Alyssa and I love Queen. Love. No song we don’t know. And by now, Alyssa knows what’s coming when Mercury sings, “I’ve done my sentence.”

“Alyssa, humans make bad decisions, “ I tell her as Freedie sings. “We all do. And consequences follow. Sometimes it’s an actual prison sentence. Sometimes it’s the sentence of sitting at home for years waiting to get sentenced. Sometimes it’s the sentence of living someone else’s dreams. Or people-pleasing. Or fear. You name it. The tragedy isn’t the sentence; the tragedy is letting it become your life. I presume this is all making sense to you. This is good stuff, right?”

She gives me the look, the one that says she’s heard enough. “Dad, great talk. Can you turn on We Will Rock You?”

“You got it,” I say.

Why This Book?

This book is about the gap between the story others write about you: prosecutors, journalists, Google, neighbors, and the record you choose to build yourself.

Each chapter follows a rhythm: a personal story (sometimes at my expense), a philosopher’s idea, and questions you’ll need to answer for yourself. Not vague prompts; direct ones: If someone Googled you today, what would they see first? What do your kids actually see in you? When people describe you now, what do they point to?

I’m not naive. I know the ideas I cover here have been covered for centuries; there is nothing new here. I hope my experiences and the lessons I learned impact you, despite much of what I write being easily available through a Google or AI search.

You don’t have to read this cover to cover. Start where you need it. When shame consumed me, Kierkegaard forced me to see despair differently. When I feared judgment, Seneca’s words cut through the noise. When envy ate at me, Nietzsche held up a mirror. When I needed an example of dignity and heroism, Witold Pilecki gave it. When I wondered whether disgrace could be turned into credibility, Michael Milken showed it was possible. And when I needed a real-life example of how to live through relentless adversity, I studied Michael.

Now, to our prison system. Like me, I know you never imagined you would end up here. Yet here we are, and the opportunity exists for us to help Michael drive change, the same work he began back in 1987 when he went to prison.

As I write this in September 2025, Michael Santos is in Washington, D.C., meeting with BOP Deputy Director Josh Smith to advance his Big Ideas initiative: expanding earned time credits, restoring furloughs, and creating more ways for people to earn freedom. After Washington, he will be back on the road, continuing his training inside federal prisons; I expect he will visit more than 40 facilities this year.

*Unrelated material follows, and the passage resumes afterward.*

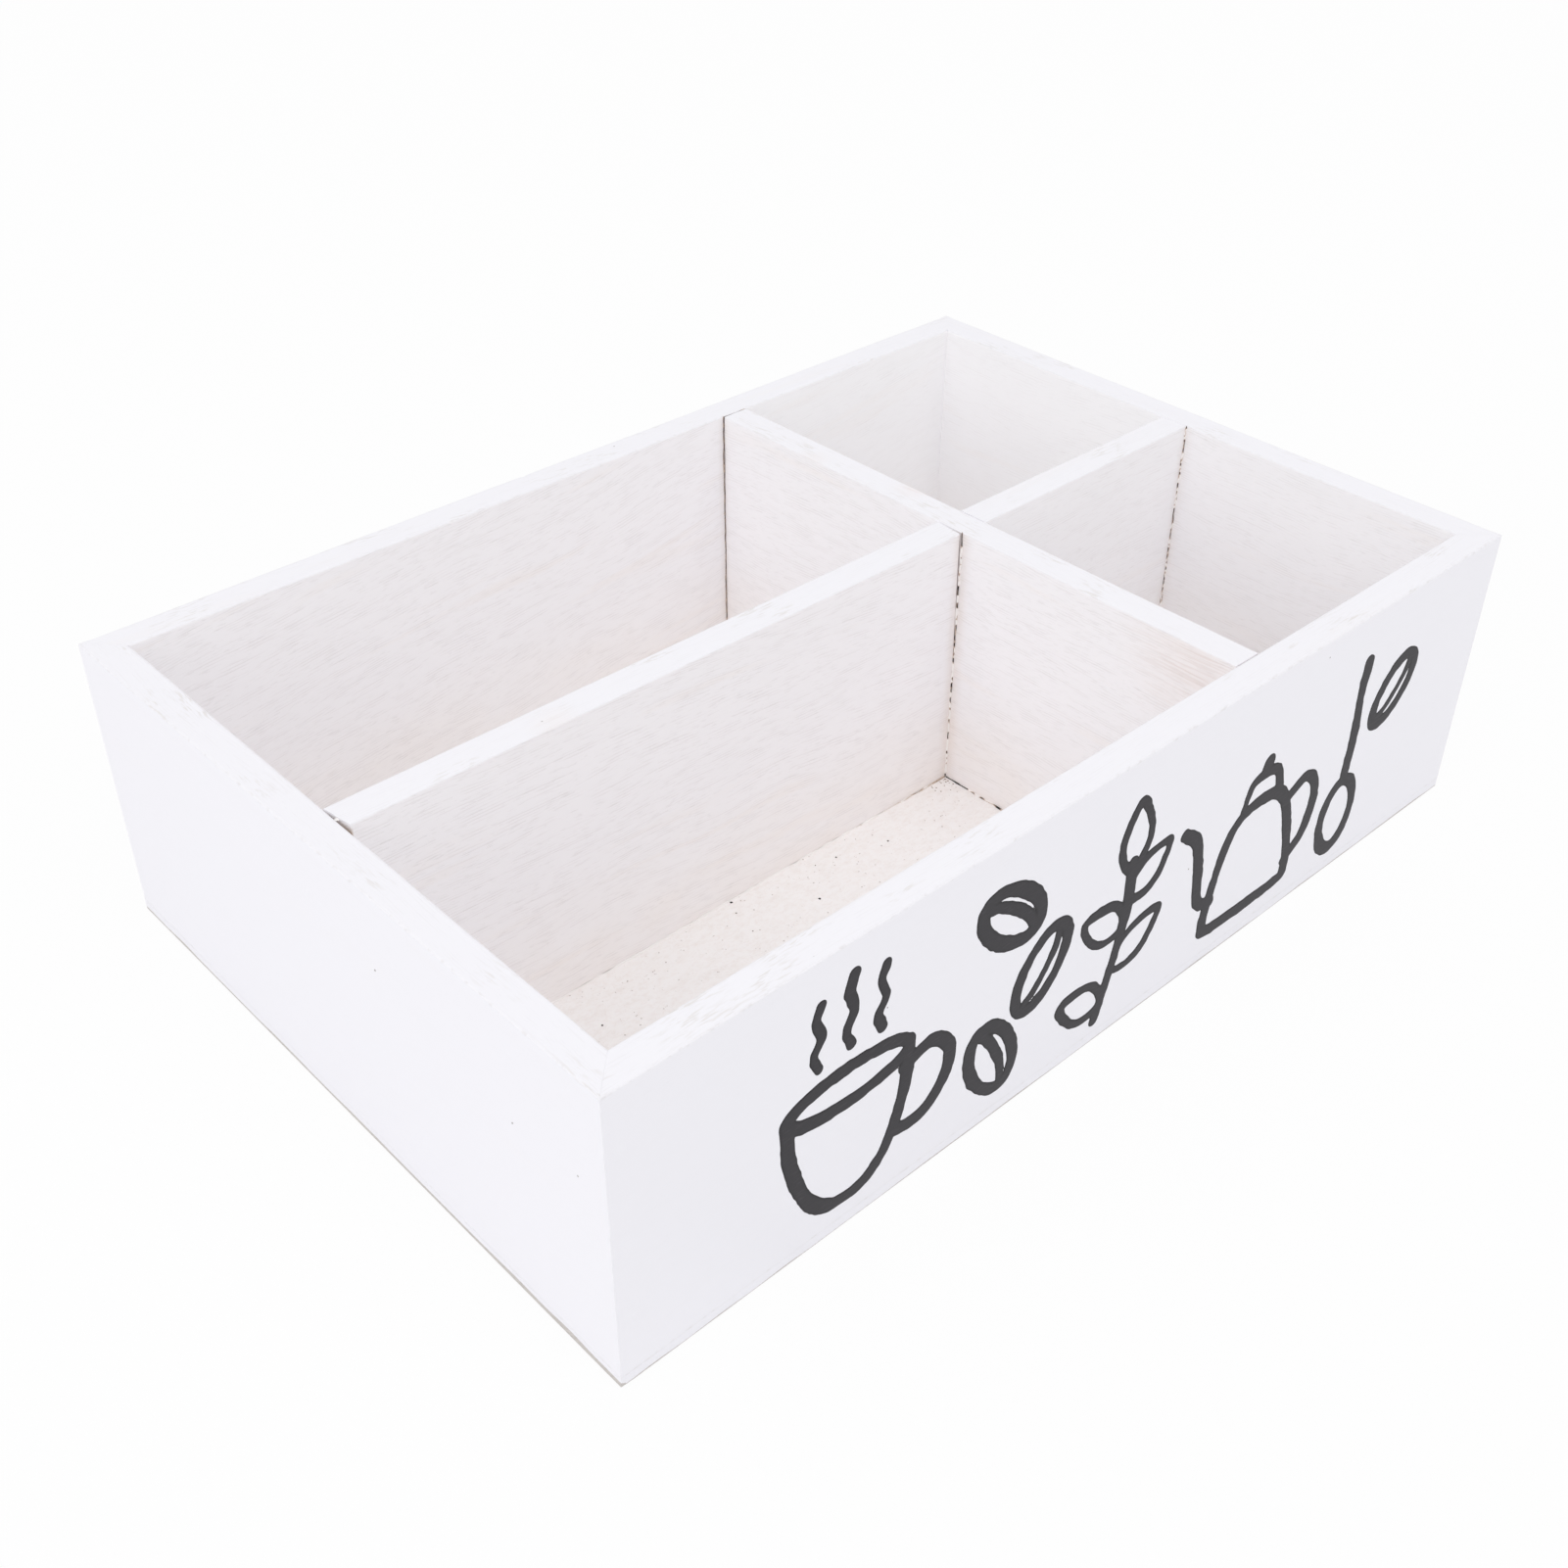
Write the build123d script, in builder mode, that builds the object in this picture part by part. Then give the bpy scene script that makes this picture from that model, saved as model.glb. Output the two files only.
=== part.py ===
import os

from build123d import *

# An open wooden organizer box for a coffee station. Four mitred walls stand on a thin base panel,
# and three dividers make two long compartments on the left and two short ones on the right.
# Millimetres. The box stands on z = 0, centred on the origin, with its long front wall at -y.

# The box outside
length = 300.0
width = 200.0
height = 82.0

# The boards
board_thickness = 9.0
base_thickness = 3.0
base_inset = 0.3  # from the walls' outer faces to the edge of the base panel

# Where the dividers stand, from the middle of the box to their own middle
cross_divider_x = 50.0
lengthwise_y = 0.5
end_gap = 1.2  # the long divider's left end is sawn out of square and opens this far at its front

# Sanded edges
corner_round = 0.8
wall_ease = 0.5
divider_ease = 0.4

# The brads are flat wire with a T head, driven below the walls' faces and filled over
brad_width = 1.2
brad_gauge = 1.0
head_width = 2.0
head_height = 0.6
tip_length = 1.6
wall_brad_length = 22.0
base_brad_length = 12.0
brad_set = 0.8

# Where the brads stand along the boards that they are driven through
pair_shares = (0.2, 0.8)
single_shares = (0.5,)
long_wall_shares = (0.1, 0.5, 0.9)
side_wall_shares = (0.2, 0.8)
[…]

No person in prison pays a penny for the programming, books, or resources we send. White Collar Advice proudly funds this nonprofit work, which allows Michael to bring it directly into prisons without asking the BOP for a dime. If you want to learn more or get involved, visit PrisonProfessors.org, or text 949-799-3277 with the word “org.” I’ll call you personally.

On a personal note, I want to thank my wife, Sandra, and my kids, Jason and Alyssa. I never imagined, when I went to prison in 2008, that I would be so fortunate to have the blessings that followed. That experience taught me to focus on what I do have, not on what I don’t.

Every day, I remind myself to be grateful. Grateful for my family, for the people in this community, and for the work we get to do. When I self-surrendered on April 28, 2008, I had no idea any of this was possible.